Sensitive to CI test errors when conditioning sets become large.
May leave many edges unoriented, especially in dense graphs or with weak dependencies.
Cannot by itself distinguish latent confounding from direct causation (FCI and its variants address this).
37.6. Key Parameters in Tetrad
The PC wrapper exposes the following parameters (camelCase names shown):
Parameter (camelCase) |
Description |
|---|---|
|
If true, uses the stable adjacency phase (order-independent edge removals). |
|
Chooses the style of collider identification/orientation (PC-standard, conservative, etc.). |
|
Allows temporary bidirected edges during orientation. |
|
Maximum size of conditioning sets during adjacency search. ( |
|
Use FDR correction at level Q instead of fixed α (optional). |
|
Lag τ when applying PC to time-series or lagged datasets. |
|
Whether lagged graphs replicate structure across time slices. |
|
Print detailed CI-test and orientation decisions. |
These allow fine control over complexity, reproducibility, and collider logic.
37.7. Historical Notes
The PC algorithm was one of the original “Tetrad” algorithms and has been implemented and studied widely. Its development unfolded across three major milestones:
Spirtes & Glymour (1991)
“An Algorithm for Fast Recovery of Sparse Causal Graphs”
Introduced the first version of the algorithm and established the key insight that conditional independence information can efficiently prune a fully connected graph under sparsity assumptions.Spirtes, Glymour & Scheines (1993)
Causation, Prediction, and Search (1st edition)
Refined and extended the algorithm, with clearer statements of assumptions, correctness proofs, and the introduction of what later became known as the FAS (Fast Adjacency Search) phase.Spirtes, Glymour & Scheines (2000)
Causation, Prediction, and Search (2nd edition)
Formalized PC in its modern form. Meek’s 1995 orientation rules were incorporated, establishing the now-standard procedure of
(i) adjacency pruning via conditional independence, followed by
(ii) propagation of orientations via sound and complete rules.
37.7.1. Why PC is historically important
First scalable causal graph algorithm: PC demonstrated that conditional independence tests, together with sparsity, allowed structure discovery in time that is polynomial for sparse graphs.
Introduced the idea of equivalence classes: PC made CPDAGs the standard representation for causal structures under Markov and faithfulness assumptions.
Inspired nearly every major causal algorithm since: FCI, RFCI, GFCI, PC-Max, CCD, and many others are direct conceptual descendants of PC.
Today PC remains:
a baseline that all new algorithms are compared against,
a teaching tool for causal inference fundamentals, and
a practical choice in many real-world settings.
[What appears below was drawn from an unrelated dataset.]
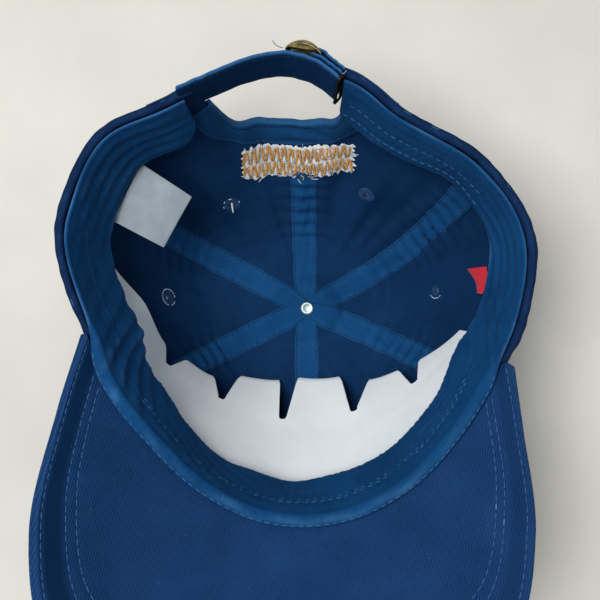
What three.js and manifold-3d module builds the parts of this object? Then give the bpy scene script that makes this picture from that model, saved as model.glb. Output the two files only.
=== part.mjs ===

The Tetrad implementation continues this lineage, with additional improvements (parallelization, stable FAS, PC-Max, skewness extensions, etc.) that preserve the spirit of the original algorithm while adapting it to modern data sizes.
37.8. Additional Reference
Meek, C. (1995). Causal inference and construction of explanation with background knowledge. In Proceedings of the Eleventh Conference on Uncertainty in Artificial Intelligence (UAI-95), pp. 403-411. Morgan Kaufmann Publishers.
37.9. Summary
PC is the foundational constraint-based algorithm for learning CPDAGs, combining systematic CI testing with principled orientation rules. It remains a gold-standard baseline for settings without latent confounders.